Meditation does give you time to sit and be with yourself, to get all of the voices of the world out of your ears, so that you can look at what’s really important. If you spend any time out in nature, you begin to realize that people can’t be measured by money or fame or power or status. Your worth as a person doesn’t depend on these things. It depends on the goodness that you’ve built into your own mind, into your own heart, into your own character. That’s of real worth because it enables you to live with yourself.

That’s what the teachings of the perfections are about: the goodness in your heart. The word “perfection” is probably a very bad translation. The Pali word is parami. One of its meanings comes from para, which refers to something that carries you across—carries you across all the craziness of the world. Another possible root is *param, *which means foremost. In other words, these should be your foremost priorities. Whatever work you take on in life in dealing with your family, dealing with work outside the home: You want to look at it as an opportunity to develop good qualities of the mind and heart: things like generosity and virtue, persistence, patience, discernment, goodwill, and equanimity. Renunciation, truthfulness, determination. These are all qualities that the heart needs. And they’re things that stick with you, in this life on into the next life.

This is where you look for value: your value as a person. Of course, it’s not something anyone else can measure, and it has only secondarily value for them. You primarily measure it for yourself. It has a lot to do with how well you can live with yourself. You can gain money, but if you sell out your values to gain the money, it’s not really worth the trade. We need to hear this message again and again and again, because all the other contrary messages are being shouted at us: on TV, the radio, internet, internet. We need withstand those messages, and keep in mind that the quality of your character is what really matters.

One of the reasons we meditate is to work on that, to have a center inside so that we’re not so easily swayed by other people’s opinions that would pull us away from what we know is right and honorable. You’ve got to learn how to focus your mind, keep it focused on what you know will strengthen the mind. This is why the perfection or parami that underlies all the others is determination, realizing that you want to make something of your mind. And it’s going to depend on you.

So you make that determination to do what’s right, and you stick with it. First, you make sure that your values are in line with what’s right and discerning, and then you’ve got to be true to yourself, true to what you know is really right, being willing to give up things that are going to stand in the way of what you know is right. Sometimes that means giving up fame in the eyes of others or the opinion that other people have of you. You can’t let that sway you. You’ve got to keep your mind calm as you work toward what you know is right.

To do that requires a really focused mind. This is why it’s so important that we learn how to master this technique of just staying here with the breath. Once you learn how to stay with the breath, then you can stay with whatever you know is important in your life and not let yourself get waylaid.

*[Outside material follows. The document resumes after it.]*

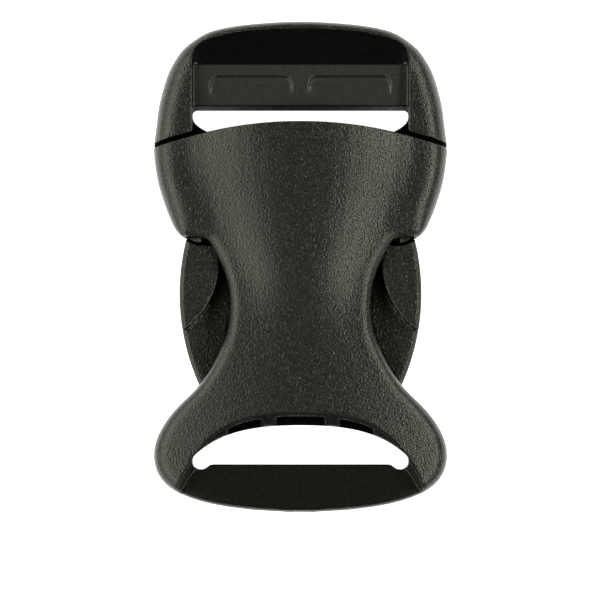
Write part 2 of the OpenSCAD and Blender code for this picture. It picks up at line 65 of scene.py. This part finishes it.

So it’s important that we keep on making the effort to come back, come back and back to the breath. Keep reminding yourselves of why we’re here, what we’re doing. Don’t forget and go wandering off someplace else. After all, where else are you going to draw your strength? We draw our strength from listening to the Dhamma, we draw our strength from the examples of other people. But ultimately we have to find that strength within us. And the meditation helps to develop that strength, because all the things we need in life to work on our character are there in the mind. Simply in some cases they’re weak or they’re partial. They’re not all-around. But we have something to work with. Find that “something” and bring it to bear on the practice. It’s through exercising the good qualities of the mind that they grow. It’s like exercising your body.

So the technique is not just a technique: It’s meant to serve values that are really important, values that give nourishment to the heart, values you can hold onto as things change outside, as your body changes.

As will inevitably happen. When aging, illness, and death come, you’re going to need something to hold on to. This is how you build that; this is how you develop that. Especially at that point when you’re going to be leaving the body. Two things are going to be overwhelming: pain and distraction. Well, they’re precisely the issues we’re dealing with as we meditate. How do you let your mind not get scared off by the pain? How do not let it get led around by the nose by distraction. You’re gaining practical skill in that right here, right now, as you stay with the breath.

So keep that in mind. This is not just an interesting exercise. It’s a life and death matter: how you train your mind. Because at that point, what you’re really going to need is a well-trained mind, so that you don’t cause yourself suffering, you don’t cause suffering for the people around you. So you can develop a refuge inside—i.e., the qualities of the mind you can really depend on when you need them.

So have a sense of how important this is, because when you learn to depend on your own mind there’s nothing you have to be afraid of. If you can’t depend on your own mind, that’s the biggest thing to fear, because everything then becomes a danger. So to live a life without fear, this is what you’ve got to do.